Die Forscher von Porton Down machten aber auch keine näheren Angaben
darüber, welches Nowitschok-Gift es denn genau gewesen sei, mit dem die
Skripals vergiftet worden waren. Kein Wunder, denn in den meisten Fällen
läßt sich das Gift nur über seinen Metaboliten Methylphosphonsäure
nachweisen -- und der ist bei allen diesen Stoffen gleich, also auch bei
Sarin. Übrigens auch bei den als V-Kampfstoffen bekannten Substanzen, die
vom britischen Konzern ICI auf der Basis von Schraders Forschungen als
Pestizid entwickelt worden waren, wegen ihrer extremen Giftigkeit schnell
wieder zurückgezogen, aber genau deswegen von Porton Down adoptiert wurden.
Von dort ging diese Entwicklung an die US-Armee, die 1959 im "Edgewood
Arsenal" die Möglichkeiten zur militärischen Anwendung erprobte -- "VX" gilt
bis heute als einer der schlimmsten Nervenkampfstoffe. Ab da verbreiteten
sich diese Giftstoffe in die Arsenale vieler Regierungen weltweit. Manche
hatten ihre Kenntnisse über die Produktion aus Moskau, manche aus Washington
und London, je nach Bündnislage oder Spionagetätigkeit.

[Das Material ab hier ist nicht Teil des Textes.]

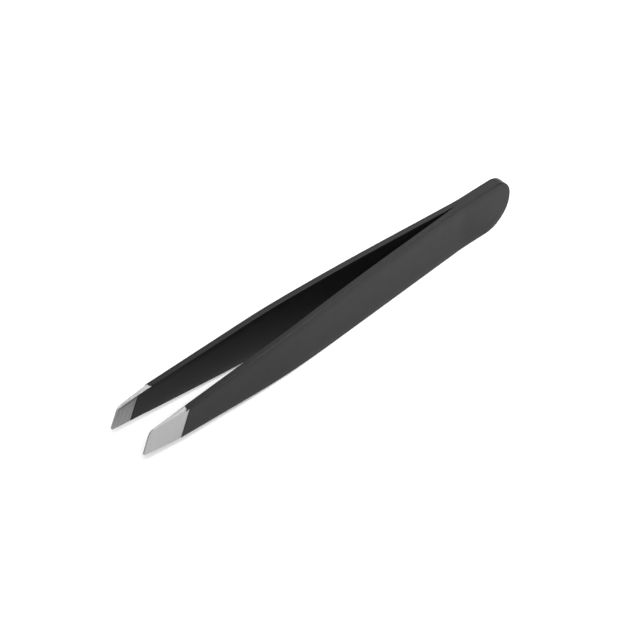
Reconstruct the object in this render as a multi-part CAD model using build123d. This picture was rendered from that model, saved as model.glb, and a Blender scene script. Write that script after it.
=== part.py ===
from build123d import *
import os
from math import asin, atan, atan2, cos, degrees, hypot, radians, sqrt, tan

# Slant tweezers lying on the long edges of their blades.
# The tips point along -X and the heel along +X, the left blade is on -Y,
# the right blade on +Y, and +Z is up. The origin is under the middle of the
# object, on the surface it lies on. A "station" is a distance from the heel end.

# Overall size (mm)
length = 95.5
height = 10.7

# Blade strip
blade_thickness = 1.1
coat_thickness = 0.06
edge_radius = 0.25

# Plan of a blade's inner face: welded land, spring stretch, gentler front stretch
land_end = 12.6
splay_angle = 4.0
land_bend_radius = 40.0
front_bend = 59.0
front_angle = 1.65
front_bend_radius = 250.0

# Side outline of a blade: parallel to the tapers, then straight to the slanted end
top_taper_start = 47.8
top_taper_angle = 3.65
top_taper_radius = 500.0
bottom_taper_start = 59.7
bottom_taper_angle = 4.9
bottom_taper_radius = 300.0
heel_upper_radius = 3.75
heel_lower_radius = 6.6

# Slanted tip
slant_angle = 23.0
tip_upper_radius = 1.3
tip_lower_radius = 0.3
tip_edge_thickness = 0.35
outer_ground_width = 8.1
inner_ground_width = 4.1
top_bevel = 0.5

# Spring line of a blade, where the stiff arm starts to turn
spring_station = 25.7
spring_clearance = 0.05
closed_tip_gap = 0.04

# Spot welds between the two lands
weld_stations = (5.2, 9.6)
weld_radius = 1.6
weld_depth = 0.4

margin = 5.0

# Derived places on the side outline and the plan
steel_low = coat_thickness
steel_high = height - coat_thickness
tip_low = steel_low + (length - bottom_taper_start) * tan(radians(bottom_taper_angle))
front_rise = (front_bend - land_end) * tan(radians(splay_angle))
tip_rise = front_rise + (length - front_bend) * tan(radians(front_angle))
half_thickness = blade_thickness / 2
lip_gap = sqrt((half_thickness + spring_clearance) ** 2 - half_thickness**2)

# Upper corner of the slanted end, where the slant meets the top taper
top_slope = tan(radians(top_taper_angle))
slant_slope = tan(radians(slant_angle))
high_at_tip = steel_high - (length - top_taper_start) * top_slope
tip_high = (high_at_tip - slant_slope * top_slope * tip_low) / (1 - slant_slope * top_slope)
slant_length = (tip_high - tip_low) / cos(radians(slant_angle))


def x_at(station):
    """Row x of a station."""
    return length / 2 - station


def corner(station, level):
    """Corner of the side outline, on the XZ plane."""
    return (x_at(station), level)


def blade_side():
    """Side outline of the bare steel blade, as a face on the XZ plane."""
    outline = FilletPolyline(
        corner(coat_thickness, steel_low),
        corner(bottom_taper_start, steel_low),
        corner(length, tip_low),
        corner(length - slant_slope * (tip_high - tip_low), tip_high),
        corner(top_taper_start, steel_high),
        corner(coat_thickness, steel_high),
        radius=[
            heel_lower_radius,
            bottom_taper_radius,
            tip_lower_radius,
            tip_upper_radius,
            top_taper_radius,
            heel_upper_radius,
        ],
        close=True,
    )
    return Plane.XZ * make_face(outline)


def blade_plan():
    """Plan strip of the bare steel right blade, as a face on the XY plane."""
    beyond = length + margin
    beyond_rise = tip_rise + margin * tan(radians(front_angle))
    inner_face = FilletPolyline(
        (x_at(-margin), 0),
        (x_at(land_end), 0),
        (x_at(front_bend), front_rise),
        (x_at(beyond), beyond_rise),
        radius=[land_bend_radius, front_bend_radius],
    )
    strip = offset(inner_face, amount=blade_thickness, side=Side.RIGHT)
    return make_face(strip.edges())


def inner_rise(station):
    """Distance of a blade's inner face from the seam plane, bends left out."""
    if station < land_end:
        return 0
    if station < front_bend:
        return (station - land_end) * tan(radians(splay_angle))
    return front_rise + (station - front_bend) * tan(radians(front_angle))


def is_outer_long_edge(edge):
    """True for the edges round the outer face, apart from the slanted end's own."""
    middle = edge.position_at(0.5)
    along = edge.tangent_at(0.5)
    station = length / 2 - middle.X
    outer = middle.Y > inner_rise(station) + half_thickness
    across = abs(along.Y) > 0.5
    seam = edge.geom_type == GeomType.LINE and abs(along.Z) > 0.99
    at_end = station > length - 2 * tip_upper_radius
    return outer and not (across or seam or at_end)


def bent_strip(side, plan, radius):
    """Strip with a side outline and a plan, rounded round its outer face."""
    deep = extrude(side, amount=height, both=True)
    tall = extrude(plan, amount=height + margin, both=True)
    strip = deep & tall
    return fillet([edge for edge in strip.edges() if is_outer_long_edge(edge)], radius)


def block(place, low, high):
    """Box between two corners, measured in the frame of a place."""
    size = [high[i] - low[i] for i in range(3)]
    centre = [(high[i] + low[i]) / 2 for i in range(3)]
    return place * Pos(*centre) * Box(*size)


# Frame at the slanted end: x back from the end, z up along it, y out from the inner face
tip_place = Pos(x_at(length), tip_rise, tip_low) * Rot(0, 0, -front_angle) * Rot(0, slant_angle, 0)

# Frame of the spring line: x towards the heel along the blade, y out, z up the hinge axis
spring_rise = (spring_station - land_end) * tan(radians(splay_angle))
inner_spring_place = Pos(x_at(spring_station), spring_rise, 0) * Rot(0, 0, -splay_angle)
spring_place = inner_spring_place * Pos(0, half_thickness, 0)


def tip_zone(depth, low_y, high_y):
    """Everything within a depth of the slanted end, between two levels of the thickness."""
    return block(tip_place, (-margin, low_y, -margin), (depth, high_y, height + margin))


def outer_grind():
    """Wedge ground off the outer face, thinning the blade to its tip edge."""
    slope = (blade_thickness - tip_edge_thickness) / outer_ground_width
    outside = blade_thickness + 1
    profile = Polyline(
        (outer_ground_width, blade_thickness),
        (-margin, tip_edge_thickness - slope * margin),
        (-margin, outside),
        (outer_ground_width, outside),
        close=True,
    )
    wedge = extrude(make_face(profile), amount=height + margin, both=True)
    return tip_place * wedge


def top_bevel_cutter():
    """Block over the slope ground off the right blade's inner top edge, deepest at the slanted end."""
    turn = slant_angle + top_taper_angle
    run = outer_ground_width / cos(radians(turn))
    tilt = degrees(atan(top_bevel * cos(radians(45)) / run))
    edge_place = tip_place * Pos(0, 0, slant_length) * Rot(0, -turn, 0)
    slope_place = edge_place * Pos(0, 0, -top_bevel) * Rot(45, 0, 0) * Rot(0, -tilt, 0)
    return block(slope_place, (-margin, -margin, 0), (run, margin, margin))


def knuckle(radius):
    """Cylinder on the hinge axis of the spring line."""
    return spring_place * Pos(0, 0, height / 2) * Cylinder(radius, height + margin)


def ahead(x):
    """Half space on the tip side of the spring line."""
    return block(spring_place, (-length, -height, -margin), (x, height, height + margin))


def behind(x):
    """Half space on the heel side of the spring line."""
    return block(spring_place, (x, -height, -margin), (length, height, height + margin))


def weld_nugget(station):
    """Lens of melted steel across the seam between the two lands."""
    ball_radius = (weld_radius**2 + weld_depth**2) / (2 * weld_depth)
    offset_y = ball_radius - weld_depth
    centre = (x_at(station), 0, height / 2)
    near = Pos(*centre) * Pos(0, -offset_y, 0) * Sphere(ball_radius)
    far = Pos(*centre) * Pos(0, offset_y, 0) * Sphere(ball_radius)
    return near & far


steel_side = blade_side()
steel_plan = blade_plan()
steel = bent_strip(steel_side, steel_plan, edge_radius - coat_thickness)
coated = bent_strip(
    offset(steel_side, amount=coat_thickness),
    offset(steel_plan, amount=coat_thickness),
    edge_radius,
)

blade = steel - outer_grind()
nuggets = [weld_nugget(station) for station in weld_stations]

land = (blade & behind(lip_gap)) - knuckle(half_thickness + spring_clearance)
for nugget in nuggets:
    land -= nugget
arm = blade & (ahead(0) + knuckle(half_thickness))

arm_coat = (coated & ahead(0)) - steel
arm_coat -= tip_zone(outer_ground_width, 0, blade_thickness + margin)
arm_coat -= tip_zone(inner_ground_width, -margin, blade_thickness + margin)

heel_side = (coated & behind(lip_gap)) - knuckle(half_thickness + spring_clearance)
heel_coat = heel_side + mirror(heel_side, about=Plane.XZ)
heel_coat = heel_coat - steel - mirror(steel, about=Plane.XZ)

right_tip_bevel = top_bevel_cutter()

nodes = {
    "left_blade_land": mirror(land, about=Plane.XZ),
    "right_blade_land": land,
    "left_blade_arm": mirror(arm, about=Plane.XZ),
    "right_blade_arm": arm - right_tip_bevel,
    "heel_coat": heel_coat,
    "left_arm_coat": mirror(arm_coat, about=Plane.XZ),
    "right_arm_coat": arm_coat - right_tip_bevel,
}
for number, nugget in enumerate(nuggets, start=1):
    nodes[f"weld_nugget_{number}"] = nugget

os.makedirs("parts", exist_ok=True)
for name, shape in nodes.items():
    export_step(shape, f"parts/{name}.step")

# Hinge axis of each spring line, and the turn that brings the tips together
axis_point = spring_place.position
tip_ahead = axis_point.X - x_at(length)
tip_out = tip_rise - axis_point.Y
turn_to_face = atan2(tip_out, tip_ahead)
turn_past_face = asin((axis_point.Y - closed_tip_gap / 2) / hypot(tip_ahead, tip_out))
closing_angle = degrees(turn_to_face + turn_past_face)
print(f"hinge axes at x {axis_point.X:.4f}, y {axis_point.Y:.4f} and -{axis_point.Y:.4f} mm")
print(f"closing angle {closing_angle:.3f} degrees")
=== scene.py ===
"""Looks of the slant tweezers: two continuous sprung blades, their satin black coat and the ground tips.

The blades' lines are worked out in millimetres from the same driving sizes as the CAD part. A "station" is a
distance from the heel end, "u" is a distance back from the slanted end of a tip, and "w" is measured along
that end from its lower corner. A "depth" goes out through a blade from its inner face, and an "inset" goes in
from its side outline. A "side" is -1 for the left blade and 1 for the right one.
"""

import math

import bmesh
import bpy
import numpy as np
from mathutils import Matrix, Vector


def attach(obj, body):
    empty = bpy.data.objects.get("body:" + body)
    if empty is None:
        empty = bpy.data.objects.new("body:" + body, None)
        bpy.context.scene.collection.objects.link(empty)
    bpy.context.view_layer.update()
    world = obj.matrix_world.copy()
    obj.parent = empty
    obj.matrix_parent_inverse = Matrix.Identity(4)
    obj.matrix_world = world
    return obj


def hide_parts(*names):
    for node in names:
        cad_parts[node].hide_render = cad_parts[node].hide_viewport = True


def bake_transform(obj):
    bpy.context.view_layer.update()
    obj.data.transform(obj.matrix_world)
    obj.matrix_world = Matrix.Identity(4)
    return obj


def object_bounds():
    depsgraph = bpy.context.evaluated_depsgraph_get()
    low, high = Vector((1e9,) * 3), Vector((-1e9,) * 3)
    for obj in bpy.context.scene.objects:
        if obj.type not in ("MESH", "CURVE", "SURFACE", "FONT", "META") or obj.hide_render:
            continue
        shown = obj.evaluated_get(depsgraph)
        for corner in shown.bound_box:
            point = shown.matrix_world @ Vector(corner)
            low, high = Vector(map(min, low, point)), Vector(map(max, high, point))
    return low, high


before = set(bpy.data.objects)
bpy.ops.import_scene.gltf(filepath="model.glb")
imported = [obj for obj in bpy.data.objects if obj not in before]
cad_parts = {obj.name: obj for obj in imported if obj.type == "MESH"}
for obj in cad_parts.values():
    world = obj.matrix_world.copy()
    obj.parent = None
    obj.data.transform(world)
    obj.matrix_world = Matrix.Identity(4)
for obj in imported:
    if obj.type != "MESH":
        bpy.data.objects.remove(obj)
cad_low, cad_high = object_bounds()

MM = 0.001

# Sizes that the frame gives (mm)
HEEL_X = cad_high.x / MM
LENGTH = 2 * HEEL_X
HEIGHT = cad_high.z / MM

# Blade strip and coat (mm)
THICKNESS = 1.1
COAT = 0.06
COAT_CLEARANCE = 0.006
OUTER_EDGE_RADIUS = 0.19
INNER_EDGE_RADIUS = 0.14
GROUND_EDGE_RADIUS = 0.05

# Plan of a blade's inner face (mm, degrees)
LAND_END = 12.6
SPLAY_ANGLE = 4.0
LAND_BEND_RADIUS = 40.0
FRONT_BEND = 59.0
FRONT_ANGLE = 1.65
FRONT_BEND_RADIUS = 250.0

# Side outline of a blade: where a taper starts, its angle and its bend radius (mm, degrees)
TOP_TAPER = (47.8, 3.65, 500.0)
BOTTOM_TAPER = (59.7, 4.9, 300.0)
HEEL_UPPER_RADIUS = 3.75
HEEL_LOWER_RADIUS = 6.6

# Slanted tip (mm, degrees)
SLANT = 23.0
UPPER_CORNER_RADIUS = 1.3
LOWER_CORNER_RADIUS = 0.3
TIP_EDGE_THICKNESS = 0.35
OUTER_GROUND = 8.1
INNER_GROUND = 4.1
TOP_BEVELS = {-1: 0.0, 1: 0.5}
BEVEL_SOFTENING = 0.03
EDGE_CLEARANCE = 0.02

# Each side's coat line over the top edge, as its distances back from the slanted end, inner then outer (mm)
TOP_COAT_LINES = {-1: (7.95, 7.05), 1: (6.85, 6.2)}

# Distances back from the slanted end over which its edges grow from sharp ground ones (mm)
TOP_EDGE_RUN = (3.0, 7.8)
BOTTOM_EDGE_RUN = (5.8, 7.8)

# Distances back from the slanted end over which insets turn from square to the outline to along the rows (mm)
INSET_TURN_RUN = (0.5, 2.0)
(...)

Im Fall Nawalny soll aber tatsächlich noch etwas von dem Originalgift
gefunden worden sein -- wenn auch die Berichte darüber doch recht
widersprüchlich sind. Aber selbst wenn das stimmen sollte, ist das noch kein
Beweis für den Urheber. Die Hintergründe sprechen natürlich sehr für die
These russischer Agenten. Wenn Moskauer Stellen behaupten, es könnten auch
andere Geheimdienste für die Vergiftungen verantwortlich sein, klingt das
nach Schutzbehauptung. Praktisch unmöglich wäre sowas aber rein technisch
wohl nicht, denn ein Nowitschok-Nachweis ist eben nicht mit einem
eindeutigen Fingerabdruck zu vergleichen.
Ach ja und vielleicht sollte man doch wieder mehr des
Chemie-Nobelpreisträgers aus Wien gedenken. Nicht unbedingt ehrend, aber
vielleicht auch nicht ignorierend: Der frühere Richard-Kuhn-Weg heißt jetzt
"Stadt-des-Kindes-Weg". Im offiziellen Geschichtewiki der Stadt Wien, das
ansonsten immer sehr ausführlich ist, ist unter diesem Stichwort heute
lapidar zu lesen, daß der Weg seit 2018 eben anders heißt, nicht warum. Das
findet man lediglich unter dem Eintrag "Richard Kuhn", weil man einen
Nobelpreisträger halt doch nicht völlig ignorieren kann.
Dieser Weg hat übrigens auch eine Kreuzung mit der Wolfgang-Pauli-Gasse.
Denn der Physik-Nobelpreisträger ist nicht nur wie Kuhn 1900 in Wien
geboren, sondern besuchte auch das selbe Döblinger Gymnasium. Daher befindet
sich auch auf diesem Gebäude bis heute eine gemeinsame Gedenktafel für
beide: Kuhn und Pauli. Gleichwertig liest man da die Namen von diesem Dr.
Seltsam und dem Physiker, der wegen seiner jüdischen Herkunft in die USA
flüchten mußte.
Irgendwie ist jede Geschichte immer auch ein bisserl eine Nazigeschichte.
Und in Wien will man über solche Geschichten genausowenig reden wie in
London oder Washington. Notfalls sind sowieso immer die Russen schuld an
allem. Da braucht es nun wirklich keinen Beweis.